Storm is the best example. She’s had a number of miniseries over the years, precious few attempts at something more. None of them sold for beans, despite the genuine enthusiasm creators bring to a legitimately underserved character. They didn’t sell at least partially because these series have been largely devoted to - and have the reputation as being devoted to - maintenance. Despite the best of intentions of many, many people, no one has figured out how to tell a Storm story. Storm has been around for forty five years but her own stories are still X-Men stories in all but name, dealing with shit from her main book. “Lifedeath” could have been a miniseries but it wasn’t. Left to her own devices and without the crutch of working on origins or sideplots Storm is kind of inert. Not because she’s a bad character, or that she couldn’t be a solo star - but no one’s yet been able to sell her on her own. Perhaps she was too central to the book for too long for her to stick in peoples’ minds as anything else. Perhaps striking off in a new direction for new adventures couldn’t help but feel forced. Not every character has to be a solo star, mind. Ensemble players are important. A lot of the X-Men are ensemble players, either by intention or accident. Maybe Storm tries real hard not to do superhero stuff on her days off. 


In any event I know what Wolverine does on his day off. He’s got a whole Santa’s list of shit to get up to and people on whom to make stabby when he’s not being something for someone else. Which maybe wasn’t the case when they first started telling Wolverine solo stories, which tended for a good many years towards repetitive use of generic gangsters, terrorists, and ninjas. It certainly is now that he’s got a whole shelf of bad guys and supporting character with no connection to the X-Men. 


Rogue #2


Where does this leave Rogue, our putative subject? 

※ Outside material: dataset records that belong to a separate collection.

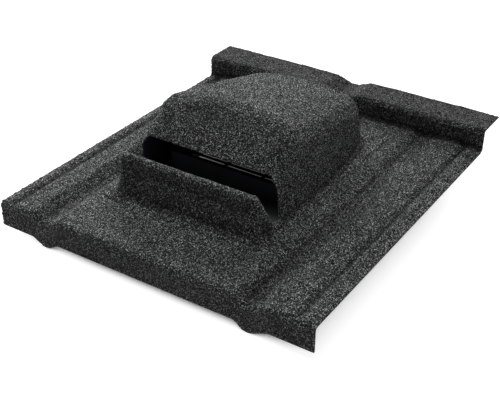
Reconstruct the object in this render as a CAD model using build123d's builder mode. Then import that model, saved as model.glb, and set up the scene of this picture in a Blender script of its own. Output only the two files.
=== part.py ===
"""Roof vent tile: a pressed steel tile coated with stone granules, with a raised hood.

Frame: X runs across the roof, +Y up the slope and +Z out of the roof, in millimetres.
The origin is under the middle of the tile, at the height of the lowest edge of its nose.
"""
import os
from math import cos, radians, sin, sqrt

from build123d import *

# Pressed tile: one steel sheet with its stone coating
tile_width = 364.0
gauge = 370.0            # face of the nose to face of the riser
shelf_depth = 42.5
tile_sheet = 2.0
nose_drop = 27.5         # top of the side ledges to the nose's bottom edge
pan_rise = 2.0           # pan above the side ledges
riser_rise = 23.0        # shelf above the pan
nose_bend = 4.5          # outer radius where the nose meets the pan
riser_bend = 3.0         # radius in the corner between pan and riser
shelf_bend = 5.0         # outer radius where the riser meets the shelf

# Profile across the pan: each side is measured in from its own edge
left_ledge = 7.5
left_groove = 14.6
left_crest = 21.5
right_crest = 13.2
right_groove = 19.6
right_shoulder = 26.5
ledge_slope = 0.5        # each ledge slopes this much out to its edge
groove_depth = 3.0
groove_radius = 2.0
left_trough = (41.0, 53.7, 62.0, 73.5)          # outer edge, floor from, floor to, inner edge
left_trough_depth = 7.0
right_trough = (46.5, 64.5, 73.0, 82.5)
right_trough_depth = 8.0
right_trough_rear_depth = 3.5
trough_radius = 4.5

# Profile across the shelf: one dip, half a module from the troughs
shelf_dip = (161.0, 178.5, 188.5, 204.0)
shelf_dip_depth = 6.0

# Hood, in stations up the slope from the nose's face and heights above the pan
hood_offset = -8.7       # middle of the hood from the middle of the tile
hood_sheet = 2.0
mouth_station = 116.0
mouth_height = 53.0
plan_front = (100.0, 84.6)     # station and half width of the plan, run out past the mouth
plan_widest = (200.0, 88.0)
plan_rear = (323.0, 70.5)
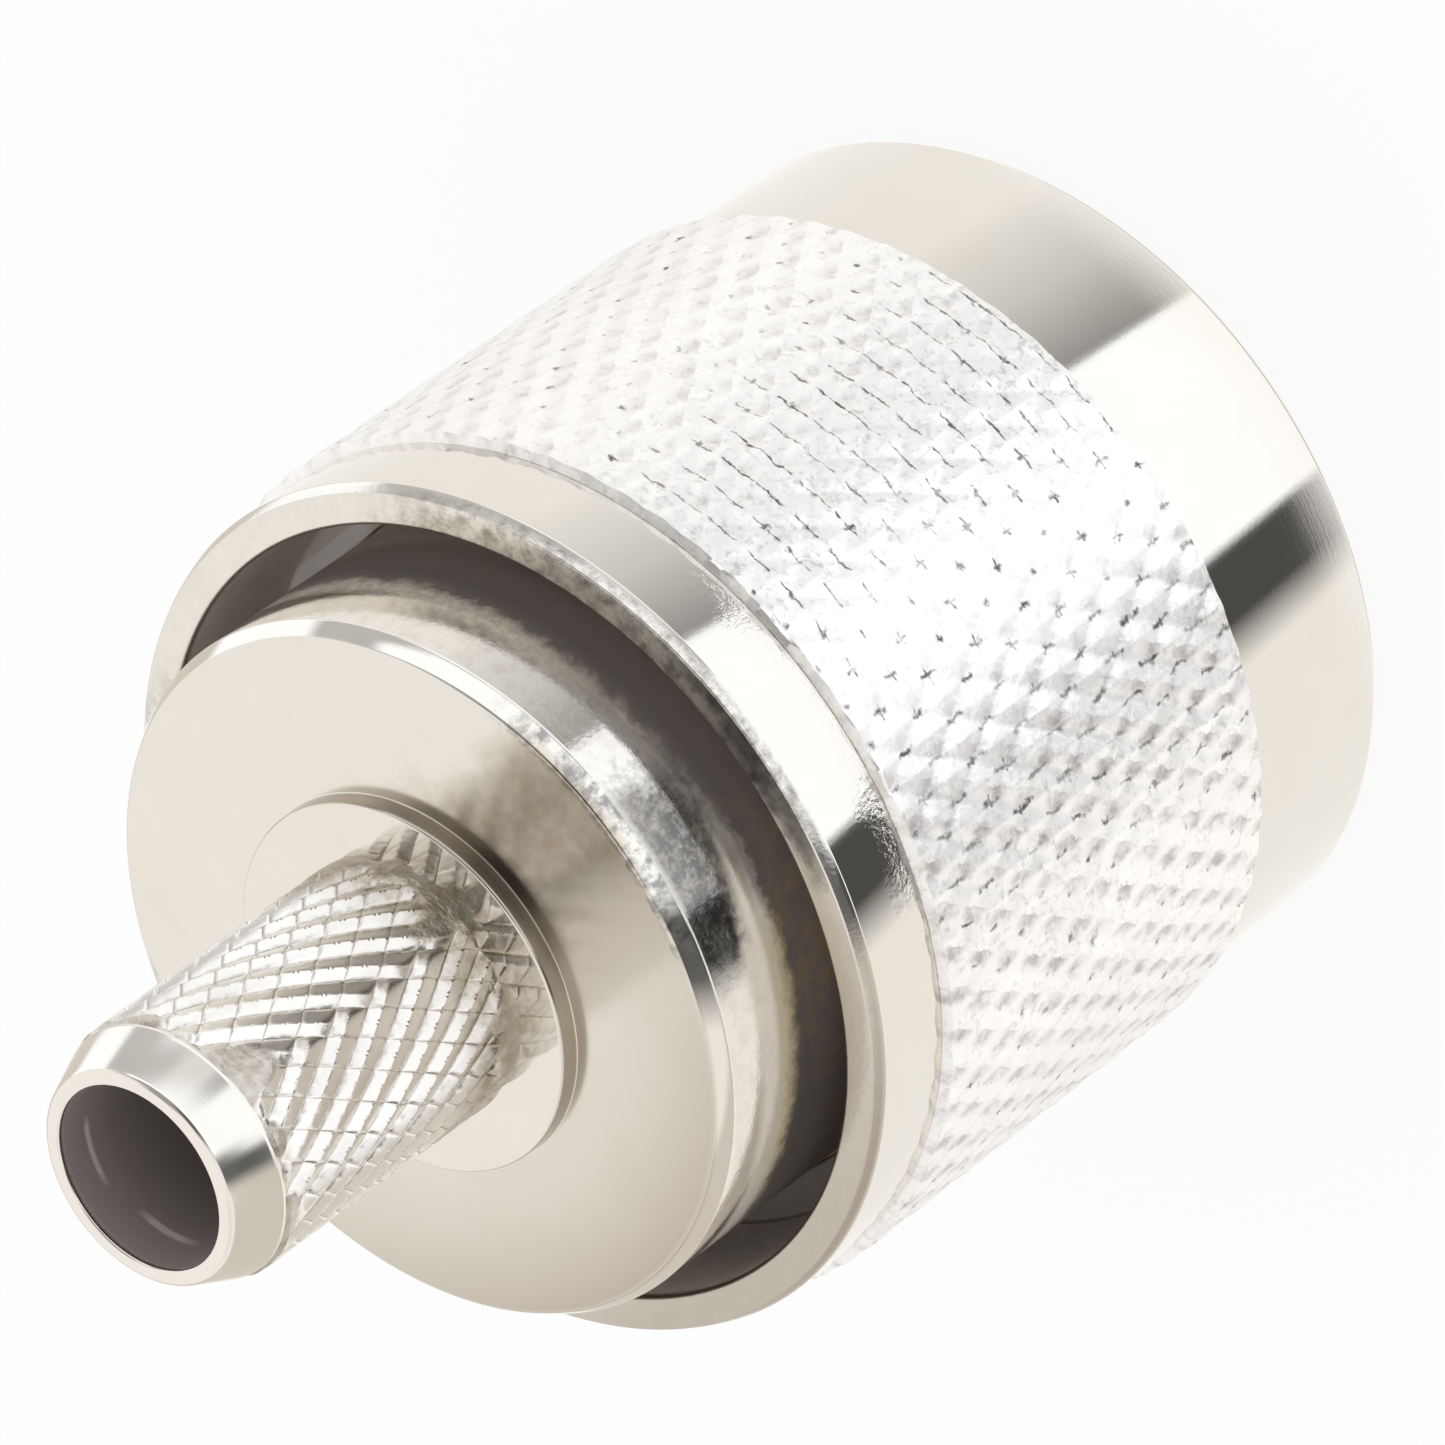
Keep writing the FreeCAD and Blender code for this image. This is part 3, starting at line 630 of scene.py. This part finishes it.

You didn’t expect me to actually . . . begin at the beginning, did you? Silly rabbit. You knew what you were getting when you clicked on the link. 


Anyway. The first Rogue series was less a product of genuine groundswell of demand than Marvel’s desire to increase the size of their line and squeeze out competition during a market contraction. That’s what Marvel does, and what they have always done: regard the comic book market as finite terrain to be conquered by suffocating the competition off the racks. Racks which were then actively disappearing, as most grocery stores had figured out comics are a finicky line that sells poorly under the absolute best of circumstances. In boom times Marvel sells more comics than the other guys by pushing the other guys off the racks, and in bust times they sell more comics than the other guys by pushing the other guys out of business. 


What does it all mean? Rogue is pretty much my favorite comic book character. She wasn’t really, however, when I was a kid - I happened to start reading X-Men right when she got written out of the main story for a couple years. Think about that! One of the franchise’s marquee characters, gone through the dang old Siege Perilous and disappeared for what seemed like an eternity but was really a little less than a year and a half. During that span every other letter on the letters’ page seemed to ask about Rogue. She was a presence.


She returned in issue #269 after having disappeared in #247, which - owing to the yearly switch to biweekly shipping for the summer months - covered about fourteen months in real-world time. early Summer 1989 to late Summer 1990. Even after her memorable return in the Savage Land, she didn’t reunite with the main team until Spring of the next year, during the Muir Isle saga that serves as Claremont’s last hurrah on the series (barring the inevitable slightly less beloved returns, plural). By the time the deck was reshuffled for X-Men #1 in Summer of 1991 she was in her iconic yellow & green bodysuit with the bomber jacket. 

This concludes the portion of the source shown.